## Written task
Your task is to repeat the listing exactly.

________

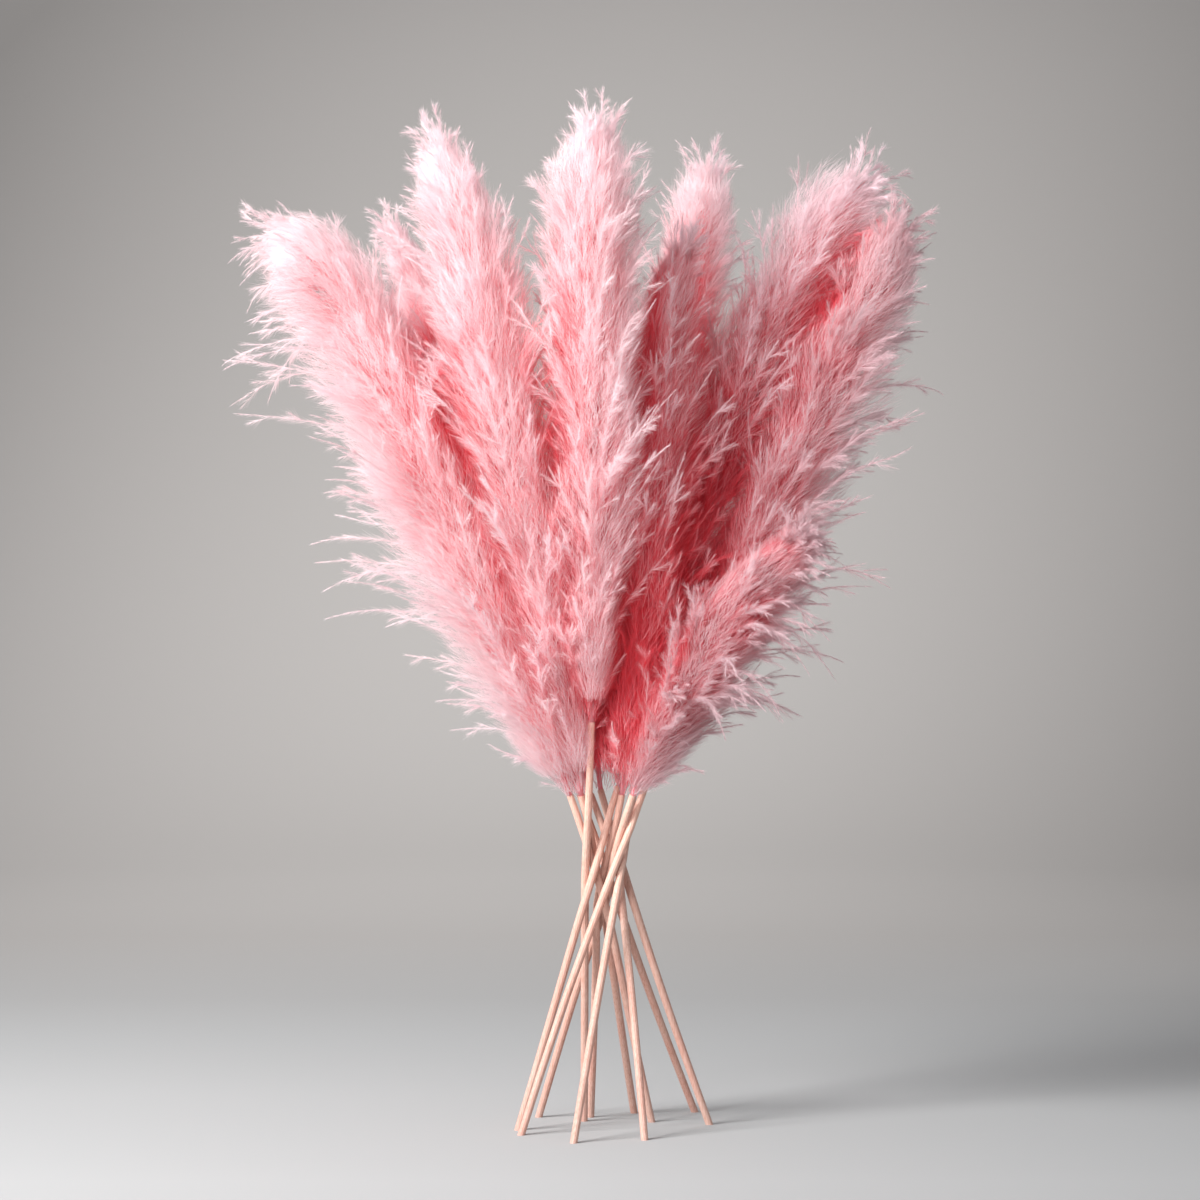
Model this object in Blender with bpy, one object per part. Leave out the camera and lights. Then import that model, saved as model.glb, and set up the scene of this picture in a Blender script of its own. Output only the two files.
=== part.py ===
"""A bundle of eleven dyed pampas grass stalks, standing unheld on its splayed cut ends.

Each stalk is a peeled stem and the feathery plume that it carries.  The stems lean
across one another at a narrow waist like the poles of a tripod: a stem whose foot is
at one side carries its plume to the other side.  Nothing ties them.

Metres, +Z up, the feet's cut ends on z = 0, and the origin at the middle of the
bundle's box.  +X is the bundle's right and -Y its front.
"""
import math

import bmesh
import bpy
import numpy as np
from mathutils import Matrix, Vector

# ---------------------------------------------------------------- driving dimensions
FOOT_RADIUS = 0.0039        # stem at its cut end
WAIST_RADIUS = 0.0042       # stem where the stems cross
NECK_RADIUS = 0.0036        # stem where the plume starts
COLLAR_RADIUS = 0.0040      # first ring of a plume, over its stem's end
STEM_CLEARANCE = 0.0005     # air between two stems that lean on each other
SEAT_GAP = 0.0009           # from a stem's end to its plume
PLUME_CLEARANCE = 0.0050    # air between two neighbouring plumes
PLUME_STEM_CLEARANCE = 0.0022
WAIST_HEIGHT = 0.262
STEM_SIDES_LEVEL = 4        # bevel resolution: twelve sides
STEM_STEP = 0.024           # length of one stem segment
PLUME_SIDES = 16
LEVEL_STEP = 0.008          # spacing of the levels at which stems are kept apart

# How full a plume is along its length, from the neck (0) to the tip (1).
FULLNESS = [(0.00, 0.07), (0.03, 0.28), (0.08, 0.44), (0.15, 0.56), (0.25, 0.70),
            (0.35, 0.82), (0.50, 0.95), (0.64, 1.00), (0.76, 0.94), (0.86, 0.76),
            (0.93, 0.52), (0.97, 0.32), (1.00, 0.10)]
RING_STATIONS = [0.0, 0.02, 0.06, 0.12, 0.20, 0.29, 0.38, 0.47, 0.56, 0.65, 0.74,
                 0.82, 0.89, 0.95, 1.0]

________

## In response
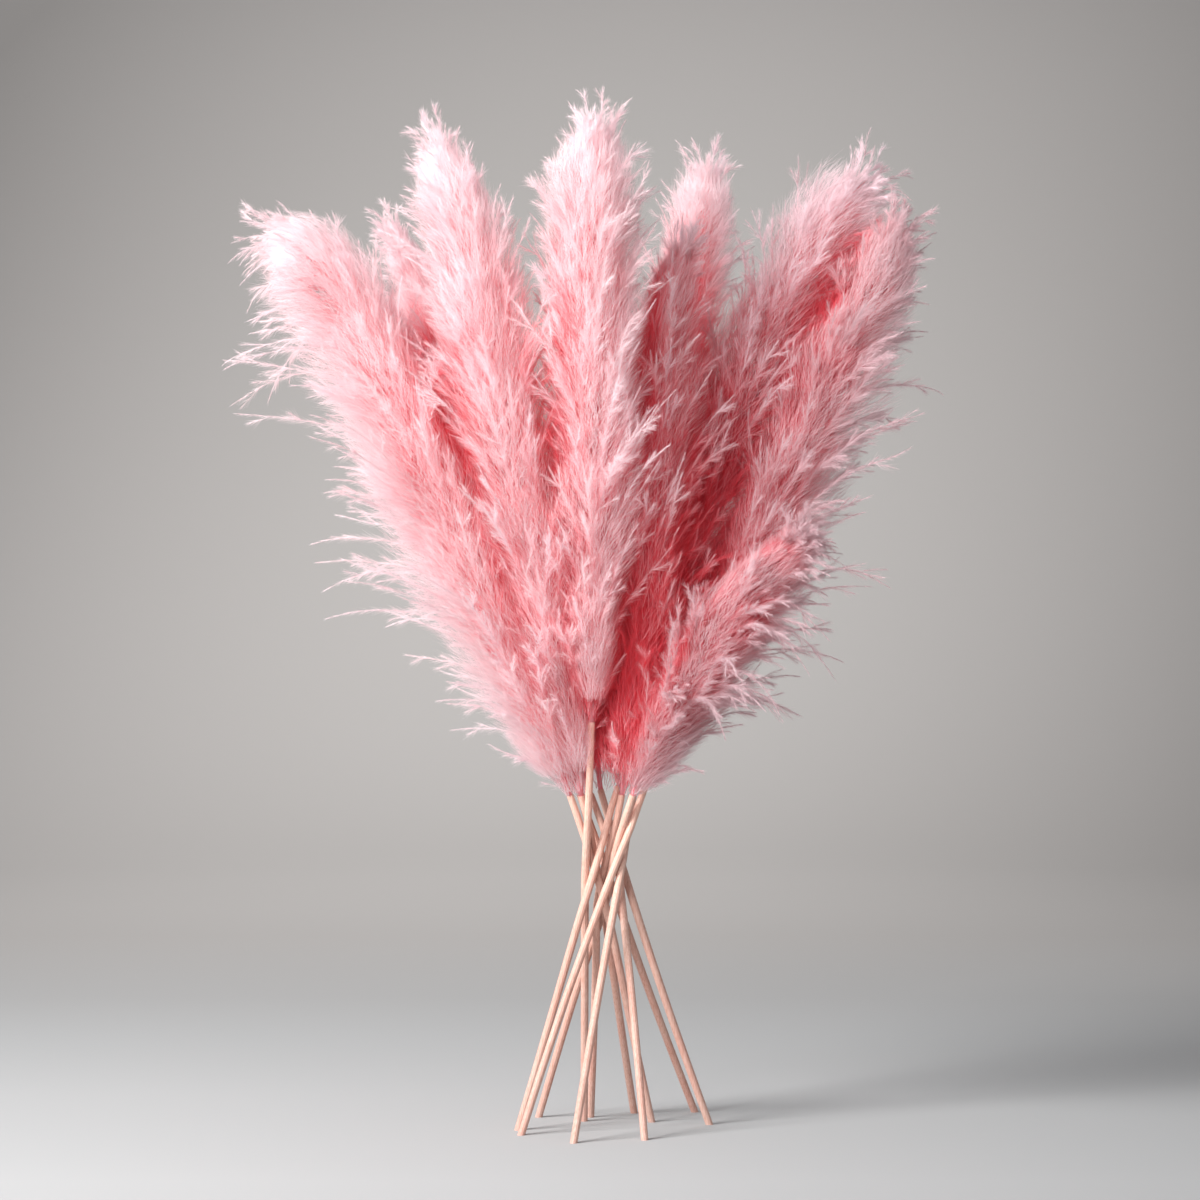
Model this object in Blender with bpy, one object per part. Leave out the camera and lights. Then import that model, saved as model.glb, and set up the scene of this picture in a Blender script of its own. Output only the two files.
=== part.py ===
"""A bundle of eleven dyed pampas grass stalks, standing unheld on its splayed cut ends.

Each stalk is a peeled stem and the feathery plume that it carries.  The stems lean
across one another at a narrow waist like the poles of a tripod: a stem whose foot is
at one side carries its plume to the other side.  Nothing ties them.

Metres, +Z up, the feet's cut ends on z = 0, and the origin at the middle of the
bundle's box.  +X is the bundle's right and -Y its front.
"""
import math

import bmesh
import bpy
import numpy as np
from mathutils import Matrix, Vector

# ---------------------------------------------------------------- driving dimensions
FOOT_RADIUS = 0.0039        # stem at its cut end
WAIST_RADIUS = 0.0042       # stem where the stems cross
NECK_RADIUS = 0.0036        # stem where the plume starts
COLLAR_RADIUS = 0.0040      # first ring of a plume, over its stem's end
STEM_CLEARANCE = 0.0005     # air between two stems that lean on each other
SEAT_GAP = 0.0009           # from a stem's end to its plume
PLUME_CLEARANCE = 0.0050    # air between two neighbouring plumes
PLUME_STEM_CLEARANCE = 0.0022
WAIST_HEIGHT = 0.262
STEM_SIDES_LEVEL = 4        # bevel resolution: twelve sides
STEM_STEP = 0.024           # length of one stem segment
PLUME_SIDES = 16
LEVEL_STEP = 0.008          # spacing of the levels at which stems are kept apart

# How full a plume is along its length, from the neck (0) to the tip (1).
FULLNESS = [(0.00, 0.07), (0.03, 0.28), (0.08, 0.44), (0.15, 0.56), (0.25, 0.70),
            (0.35, 0.82), (0.50, 0.95), (0.64, 1.00), (0.76, 0.94), (0.86, 0.76),
            (0.93, 0.52), (0.97, 0.32), (1.00, 0.10)]
RING_STATIONS = [0.0, 0.02, 0.06, 0.12, 0.20, 0.29, 0.38, 0.47, 0.56, 0.65, 0.74,
                 0.82, 0.89, 0.95, 1.0]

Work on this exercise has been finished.